12 Inches of Sin is an international juried exhibition attracting submissions from allover the world, and as such, the show is recognized as one of the key venues for the erotic art genre.
Known for showcasing daring artwork of all types, Dr. Laura Henkel, Director, Sin City Gallery says: “It’s so exciting to debut JP’s work. I cannot wait to share his work with Las Vegas and beyond. We were delighted when he was awarded best in show for the 12 Inches of Sin exhibition and it’s truly an honor to show case his work which has among many remarkable qualities beauty, mystery and skill. Evocative, subtle and yet also sometimes thrillingly shall we say unambiguous, these contrasts mean he is a master of his genre.”
Clearly imbued with a sense of handwork and craft, and often drawn on non-traditional perishable materials, the works are intensely erotic. Titillating, daring, and intoxicating, a visit to a gallery of his works drives the visitor from one picture to the next to see what intense sexual encounter is captured.

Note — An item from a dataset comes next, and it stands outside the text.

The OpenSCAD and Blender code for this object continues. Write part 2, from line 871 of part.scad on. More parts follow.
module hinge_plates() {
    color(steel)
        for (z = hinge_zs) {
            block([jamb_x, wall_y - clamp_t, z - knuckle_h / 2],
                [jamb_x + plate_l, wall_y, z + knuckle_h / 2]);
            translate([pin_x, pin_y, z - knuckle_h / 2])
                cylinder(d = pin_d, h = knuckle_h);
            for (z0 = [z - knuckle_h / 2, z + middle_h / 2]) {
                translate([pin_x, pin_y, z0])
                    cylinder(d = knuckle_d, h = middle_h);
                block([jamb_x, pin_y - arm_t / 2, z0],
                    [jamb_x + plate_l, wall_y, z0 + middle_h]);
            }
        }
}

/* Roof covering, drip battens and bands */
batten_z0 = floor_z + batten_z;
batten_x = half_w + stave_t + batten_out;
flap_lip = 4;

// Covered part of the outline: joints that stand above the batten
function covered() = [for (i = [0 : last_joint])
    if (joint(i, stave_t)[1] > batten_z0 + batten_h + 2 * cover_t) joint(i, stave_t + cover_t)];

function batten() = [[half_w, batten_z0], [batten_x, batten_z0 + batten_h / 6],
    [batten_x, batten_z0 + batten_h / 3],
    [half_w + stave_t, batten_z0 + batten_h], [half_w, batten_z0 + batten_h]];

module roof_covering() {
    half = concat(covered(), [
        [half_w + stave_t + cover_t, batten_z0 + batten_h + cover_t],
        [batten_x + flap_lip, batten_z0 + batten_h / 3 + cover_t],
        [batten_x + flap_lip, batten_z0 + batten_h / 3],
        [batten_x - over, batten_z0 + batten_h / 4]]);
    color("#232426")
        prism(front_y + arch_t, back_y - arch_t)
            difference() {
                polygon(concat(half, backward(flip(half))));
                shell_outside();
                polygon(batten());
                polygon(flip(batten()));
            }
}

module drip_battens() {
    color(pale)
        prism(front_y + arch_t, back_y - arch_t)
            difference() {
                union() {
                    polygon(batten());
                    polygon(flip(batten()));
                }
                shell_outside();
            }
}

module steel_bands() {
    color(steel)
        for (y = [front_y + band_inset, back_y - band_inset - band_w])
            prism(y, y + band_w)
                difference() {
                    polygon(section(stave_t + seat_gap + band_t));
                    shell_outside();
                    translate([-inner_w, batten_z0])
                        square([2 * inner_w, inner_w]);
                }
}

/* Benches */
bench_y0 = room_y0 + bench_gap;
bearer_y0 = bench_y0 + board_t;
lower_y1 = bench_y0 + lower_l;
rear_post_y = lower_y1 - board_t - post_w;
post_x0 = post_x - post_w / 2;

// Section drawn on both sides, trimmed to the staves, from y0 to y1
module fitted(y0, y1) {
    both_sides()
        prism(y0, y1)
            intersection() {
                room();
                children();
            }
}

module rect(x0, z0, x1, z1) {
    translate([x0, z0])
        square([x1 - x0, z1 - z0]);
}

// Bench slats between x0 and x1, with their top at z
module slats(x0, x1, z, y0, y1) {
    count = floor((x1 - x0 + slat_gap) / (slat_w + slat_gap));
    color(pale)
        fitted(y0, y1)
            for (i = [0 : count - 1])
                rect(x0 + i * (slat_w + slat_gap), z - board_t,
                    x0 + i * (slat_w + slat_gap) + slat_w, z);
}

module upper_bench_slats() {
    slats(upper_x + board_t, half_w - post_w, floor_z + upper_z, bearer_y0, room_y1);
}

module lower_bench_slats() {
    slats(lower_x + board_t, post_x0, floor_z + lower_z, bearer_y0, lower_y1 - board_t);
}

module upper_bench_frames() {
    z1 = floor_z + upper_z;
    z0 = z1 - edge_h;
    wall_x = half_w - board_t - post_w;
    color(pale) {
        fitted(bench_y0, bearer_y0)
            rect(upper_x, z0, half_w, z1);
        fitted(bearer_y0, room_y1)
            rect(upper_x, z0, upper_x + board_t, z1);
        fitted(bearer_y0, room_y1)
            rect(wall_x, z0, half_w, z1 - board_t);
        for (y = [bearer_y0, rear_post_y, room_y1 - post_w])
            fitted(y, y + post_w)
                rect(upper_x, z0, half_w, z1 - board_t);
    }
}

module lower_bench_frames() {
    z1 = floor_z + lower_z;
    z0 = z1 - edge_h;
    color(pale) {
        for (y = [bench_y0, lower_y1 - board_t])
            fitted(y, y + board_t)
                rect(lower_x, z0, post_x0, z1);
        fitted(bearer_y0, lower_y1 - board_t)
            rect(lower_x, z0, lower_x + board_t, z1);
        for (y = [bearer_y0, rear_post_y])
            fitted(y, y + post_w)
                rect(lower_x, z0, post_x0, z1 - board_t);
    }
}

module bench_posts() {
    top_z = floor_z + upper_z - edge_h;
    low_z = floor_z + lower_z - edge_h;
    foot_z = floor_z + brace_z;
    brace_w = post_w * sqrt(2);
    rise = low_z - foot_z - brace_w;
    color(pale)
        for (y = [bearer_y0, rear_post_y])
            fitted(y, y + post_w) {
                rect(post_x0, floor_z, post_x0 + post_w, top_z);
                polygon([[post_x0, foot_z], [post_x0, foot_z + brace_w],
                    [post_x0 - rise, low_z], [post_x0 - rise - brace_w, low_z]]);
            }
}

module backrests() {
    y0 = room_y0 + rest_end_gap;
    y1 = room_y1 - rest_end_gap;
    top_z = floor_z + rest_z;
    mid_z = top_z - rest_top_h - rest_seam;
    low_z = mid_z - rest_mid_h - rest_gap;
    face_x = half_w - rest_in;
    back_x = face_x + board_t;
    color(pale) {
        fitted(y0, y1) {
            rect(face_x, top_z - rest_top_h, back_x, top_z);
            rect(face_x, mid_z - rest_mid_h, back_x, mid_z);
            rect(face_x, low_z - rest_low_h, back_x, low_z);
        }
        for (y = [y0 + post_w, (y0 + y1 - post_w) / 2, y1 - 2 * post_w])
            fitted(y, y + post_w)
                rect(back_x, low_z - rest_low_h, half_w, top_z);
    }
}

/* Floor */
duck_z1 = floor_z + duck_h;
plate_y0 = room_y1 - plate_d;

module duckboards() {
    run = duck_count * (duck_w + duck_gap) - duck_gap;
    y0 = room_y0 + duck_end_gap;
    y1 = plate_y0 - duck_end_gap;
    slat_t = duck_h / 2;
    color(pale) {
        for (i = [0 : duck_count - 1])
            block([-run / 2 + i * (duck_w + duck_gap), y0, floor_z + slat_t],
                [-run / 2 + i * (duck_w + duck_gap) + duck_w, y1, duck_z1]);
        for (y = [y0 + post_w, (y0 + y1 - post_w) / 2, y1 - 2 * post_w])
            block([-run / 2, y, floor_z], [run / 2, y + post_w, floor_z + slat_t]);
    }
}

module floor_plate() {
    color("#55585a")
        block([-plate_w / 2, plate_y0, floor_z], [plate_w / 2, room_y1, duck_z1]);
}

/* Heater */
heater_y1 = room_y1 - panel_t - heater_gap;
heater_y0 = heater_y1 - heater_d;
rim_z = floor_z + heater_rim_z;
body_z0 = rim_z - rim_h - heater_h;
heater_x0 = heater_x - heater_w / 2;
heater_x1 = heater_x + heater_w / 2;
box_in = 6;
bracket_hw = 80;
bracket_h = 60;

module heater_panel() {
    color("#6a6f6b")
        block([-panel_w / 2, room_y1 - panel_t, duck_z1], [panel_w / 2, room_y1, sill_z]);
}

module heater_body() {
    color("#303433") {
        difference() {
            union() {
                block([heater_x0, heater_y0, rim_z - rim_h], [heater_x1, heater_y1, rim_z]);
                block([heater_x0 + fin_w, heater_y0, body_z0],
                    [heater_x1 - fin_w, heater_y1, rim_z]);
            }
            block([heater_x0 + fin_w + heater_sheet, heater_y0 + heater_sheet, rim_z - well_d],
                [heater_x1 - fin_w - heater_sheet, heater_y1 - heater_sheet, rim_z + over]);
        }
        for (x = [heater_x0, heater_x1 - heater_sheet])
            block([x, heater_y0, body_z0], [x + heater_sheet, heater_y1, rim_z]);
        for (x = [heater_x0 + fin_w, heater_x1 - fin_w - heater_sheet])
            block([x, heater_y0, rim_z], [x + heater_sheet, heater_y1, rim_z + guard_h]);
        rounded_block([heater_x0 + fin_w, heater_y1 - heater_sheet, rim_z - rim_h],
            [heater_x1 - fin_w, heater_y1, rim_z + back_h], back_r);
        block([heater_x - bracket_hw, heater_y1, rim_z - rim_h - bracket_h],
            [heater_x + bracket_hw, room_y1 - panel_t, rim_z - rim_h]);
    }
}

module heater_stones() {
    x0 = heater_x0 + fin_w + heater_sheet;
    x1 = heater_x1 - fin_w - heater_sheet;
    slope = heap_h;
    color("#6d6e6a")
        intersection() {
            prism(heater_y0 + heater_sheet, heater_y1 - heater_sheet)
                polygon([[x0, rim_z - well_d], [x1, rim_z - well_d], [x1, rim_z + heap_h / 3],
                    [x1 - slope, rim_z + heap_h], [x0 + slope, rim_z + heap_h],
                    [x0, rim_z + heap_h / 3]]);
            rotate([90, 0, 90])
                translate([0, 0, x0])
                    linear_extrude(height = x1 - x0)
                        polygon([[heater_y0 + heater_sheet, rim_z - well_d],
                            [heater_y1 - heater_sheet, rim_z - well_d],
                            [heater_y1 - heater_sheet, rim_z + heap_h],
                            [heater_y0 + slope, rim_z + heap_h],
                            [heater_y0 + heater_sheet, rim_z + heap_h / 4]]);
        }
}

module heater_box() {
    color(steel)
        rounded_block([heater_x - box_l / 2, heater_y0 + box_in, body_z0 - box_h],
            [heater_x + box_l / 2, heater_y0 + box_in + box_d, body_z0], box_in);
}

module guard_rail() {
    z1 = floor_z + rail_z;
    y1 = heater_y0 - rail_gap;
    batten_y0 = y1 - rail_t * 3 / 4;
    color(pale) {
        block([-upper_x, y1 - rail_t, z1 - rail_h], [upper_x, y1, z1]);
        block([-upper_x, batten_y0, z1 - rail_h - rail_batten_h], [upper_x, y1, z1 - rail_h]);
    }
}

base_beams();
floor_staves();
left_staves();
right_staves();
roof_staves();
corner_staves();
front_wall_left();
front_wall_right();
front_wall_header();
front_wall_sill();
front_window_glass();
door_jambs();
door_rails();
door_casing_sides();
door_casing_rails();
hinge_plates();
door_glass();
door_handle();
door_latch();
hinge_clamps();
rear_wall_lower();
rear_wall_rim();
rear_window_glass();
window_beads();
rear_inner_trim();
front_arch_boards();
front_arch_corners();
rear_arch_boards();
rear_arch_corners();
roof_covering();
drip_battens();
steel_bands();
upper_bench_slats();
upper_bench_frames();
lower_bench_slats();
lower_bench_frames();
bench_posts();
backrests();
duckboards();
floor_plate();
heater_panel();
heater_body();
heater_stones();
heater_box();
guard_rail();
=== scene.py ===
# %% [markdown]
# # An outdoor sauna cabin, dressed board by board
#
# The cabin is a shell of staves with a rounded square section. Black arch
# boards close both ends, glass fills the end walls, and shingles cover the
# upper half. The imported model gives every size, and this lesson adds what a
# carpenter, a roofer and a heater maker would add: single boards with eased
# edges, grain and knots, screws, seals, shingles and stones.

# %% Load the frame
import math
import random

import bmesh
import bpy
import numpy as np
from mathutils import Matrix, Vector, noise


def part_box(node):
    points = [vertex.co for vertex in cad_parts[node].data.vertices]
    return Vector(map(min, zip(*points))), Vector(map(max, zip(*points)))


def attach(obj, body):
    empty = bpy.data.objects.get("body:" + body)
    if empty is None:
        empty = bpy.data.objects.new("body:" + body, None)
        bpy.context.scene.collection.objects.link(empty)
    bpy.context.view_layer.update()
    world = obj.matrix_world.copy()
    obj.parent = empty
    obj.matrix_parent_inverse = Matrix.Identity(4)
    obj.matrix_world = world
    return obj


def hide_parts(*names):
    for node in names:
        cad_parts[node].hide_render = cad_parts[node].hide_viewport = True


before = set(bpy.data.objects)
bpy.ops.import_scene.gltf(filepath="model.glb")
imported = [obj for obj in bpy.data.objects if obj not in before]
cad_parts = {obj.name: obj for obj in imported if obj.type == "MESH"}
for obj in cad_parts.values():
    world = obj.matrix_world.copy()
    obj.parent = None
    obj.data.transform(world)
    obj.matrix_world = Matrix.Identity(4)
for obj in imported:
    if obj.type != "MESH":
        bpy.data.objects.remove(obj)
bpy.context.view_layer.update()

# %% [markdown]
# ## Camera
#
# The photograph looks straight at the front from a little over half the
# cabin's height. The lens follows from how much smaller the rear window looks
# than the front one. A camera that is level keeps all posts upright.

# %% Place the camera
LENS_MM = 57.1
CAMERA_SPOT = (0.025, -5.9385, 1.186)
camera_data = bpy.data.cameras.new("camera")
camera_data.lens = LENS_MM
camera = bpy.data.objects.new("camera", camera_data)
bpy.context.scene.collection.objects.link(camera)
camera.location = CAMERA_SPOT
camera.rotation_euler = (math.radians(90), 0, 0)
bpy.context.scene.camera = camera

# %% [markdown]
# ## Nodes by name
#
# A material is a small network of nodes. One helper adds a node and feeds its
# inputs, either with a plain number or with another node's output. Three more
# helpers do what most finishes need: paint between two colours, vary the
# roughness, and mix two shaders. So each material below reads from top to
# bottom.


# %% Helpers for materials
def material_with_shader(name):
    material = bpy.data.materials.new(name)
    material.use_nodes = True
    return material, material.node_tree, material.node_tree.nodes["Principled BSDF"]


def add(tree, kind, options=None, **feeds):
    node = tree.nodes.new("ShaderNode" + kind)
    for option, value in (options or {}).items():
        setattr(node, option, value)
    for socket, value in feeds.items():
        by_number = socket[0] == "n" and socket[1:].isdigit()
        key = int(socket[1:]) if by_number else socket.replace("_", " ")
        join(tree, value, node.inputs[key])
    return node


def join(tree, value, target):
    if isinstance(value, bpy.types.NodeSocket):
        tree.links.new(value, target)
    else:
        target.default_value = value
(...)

Some pictures are overt, graphic and undeniably sexy, while others are subtler –the use of negative space punctuated by a hand, a mouth, and the tilt of a brow or the costume floating fay-like in the sky of the paper.
The play of light and shadow, the sensual line drawing highlighted by white, or black recalls instantly the intimate erotic sketches of the famous artist Gustav Klimt. Like Klimt’s portraits of women in erotic bliss, Rakehorn captures the immediacy, ardor, and moment of erotic encounters. We feel as if we have come upon a series of wonderful secrets, a treasure trove of hidden desires.
Using ordinary people as his subjects, Rakehorn places a heavy emphasis on the process, drawing, filling in, taking away, and this practice is visible in the finished image. This technique makes the artist’s work all the more engrossing, and often deceptive, one stares into a network of seemingly industriously sketched darkness, to see a face emerge, and then the rest of the body clearly engaged in a sexual encounter. Through all the shadow, lines, sfumato, it is as if one can hear breathlessness or a heart beating.
Other pictures are tributes to sexual expression, such as the couple in movement, two becoming three with an intriguing sense of otherworldliness, heat, and passion.
There is an intrinsic naturalism to the artist’s work, not only in the sense that his works are realistic, but his attitude to human sexuality is not isolated, pulled apart from real living in a fetishlike way, but rather runs through themes of the lifecycle experienced by all people, life, creation, death and decay. Blue is like a ghostly memory, a remnant of a dream, an anonymous woman, nude from the waist up, her body disappearing into the wall.
Moving beyond sublimation and allegory, Rakehorn’s work is a masterly dance between lascivious views of the most amatory of embraces and an understated grace. One lovely picture shows the movement of hands forming illusory wings from a smoky background and a classical nude. Of his noteworthy practice, the artist says “I try to make pictures that stand up as objects in themselves, without needing lengthy or esoteric explanations. However, that is not to say that they are all surface. I like unfinished work, too. For me, a highly finished picture or sculpture is somehow dead. Sketches, workings, they retain a sense of potential, of life.”
While much of the art is sensational or sometimes delightful to enjoy in a gallery, artists like Rakehorn are universally appealing to the novice art collector, the amorous gift giver and have course, the serious collector of erotica.